In this passage, Yeshua is laying down three great rules – the Believer should never resent or seek retaliation for any insult; the Believer should never stand upon his legal rights; and, the Believer should never think of his right to do as he likes, but always of his duty to be of help others. The question is: How do we measure up to that ideal? Do we practice what Yeshua teaches? It’s not easy is it?
Let’s take a quick look at the last sentence on giving in this passage. Based upon the concept of the Sabbath Year, the Rabbis have given five principles, which should govern giving.
- Giving must not be refused. If a man refuses to give, the day may well come when he has to beg himself – perhaps from the very people to whom he refused to give.
- Giving must befit the man to whom the gift is given. D’varim says that a man must be given whatever he lacks.
- Giving must be carried out privately and secretly. The Jewish people would have regarded with abhorrence the gift that was given for the sake of prestige, publicity, or self-glorification.
- The manner of giving must befit the character and the temperament of the recipient. Giving was to be carried out in such a way that the manner of the giving was to help as much as the gift.

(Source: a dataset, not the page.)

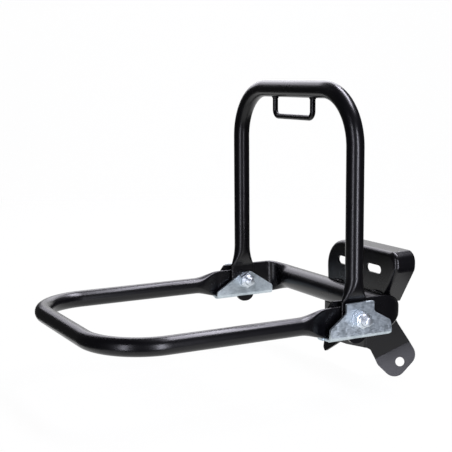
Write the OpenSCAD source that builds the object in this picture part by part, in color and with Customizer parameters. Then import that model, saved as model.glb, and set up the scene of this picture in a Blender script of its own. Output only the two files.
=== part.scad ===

- Giving was at once a privilege and an obligation for in reality all giving is nothing less than giving to God. To give to some needy person was not something, which a man might choose to do; it was something he must do; for, if he refused, the refusal was to God.
Yeshua appears to ratify these practices. But are we to give indiscriminately? No. We need to use wisdom in our giving. But, we should remember that it is better to help a score of fraudulent beggars than to risk turning away the one person in real need.